Customer Data Platforms (CDP) are the hottest marketing technology today, offering companies a way to capture, unify, activate, and analyze customer data. There are five critical things to think about when developing a successful CDP strategy.
Written by Vala Afshar, Contributing Writer

The Salesforce 2020 State of Marketing research showed that Customer Data Platforms (CDPs) were among the highest priority investments for CMOs in 2021. The research found that customer data sets the stage for empathetic marketing. Seventy-eight percent of marketers describe their customer engagement as data-driven. 

Chris O'Hara and Martin Kihn are co-authors of the book Customer Data Platforms. O'Hara is vice president of product marketing at Salesforce, and in his new book, he highlights how CDPs offer companies a way to capture, unify, activate, and analyze customer data. The promise of CDPs is to help companies deliver the "right person, right message, right time" experience. 

Most of the customer data that marketers use is from transactional data. More and more marketers must improve their ability to better understand digital identities and the person's engagement journey with a brand, before, during, and after a purchase. The median number of data sources used by marketers was eight in 2019, 10 in 2020, and 12 by 2021. 

The challenge that marketers face today is delivering a consistent and personalized service to customers across multiple channels.
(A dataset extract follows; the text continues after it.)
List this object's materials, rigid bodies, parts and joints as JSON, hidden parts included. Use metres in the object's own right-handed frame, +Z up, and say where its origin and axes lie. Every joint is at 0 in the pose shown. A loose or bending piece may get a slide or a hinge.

"When it comes to marketing, customers expect the interactions they have on a company's website to translate to their mobile app experiences and even in-store visits. The problem is that, for most companies, those environments operate off of different datasets -- even though the customer is the same. Customers also expect their experiences as they move from channel to channel to be consistent, and 'in the moment.' Most customer journeys involve over three different channels (e.g., email, web, and mobile app), and customers tend to move seamlessly and quickly between these channels. Most companies, however, don't have these data environments connected in real-time. The result is disconnected experiences for consumers and the lack of a single source of truth about customers for the marketer," writes O'Hara.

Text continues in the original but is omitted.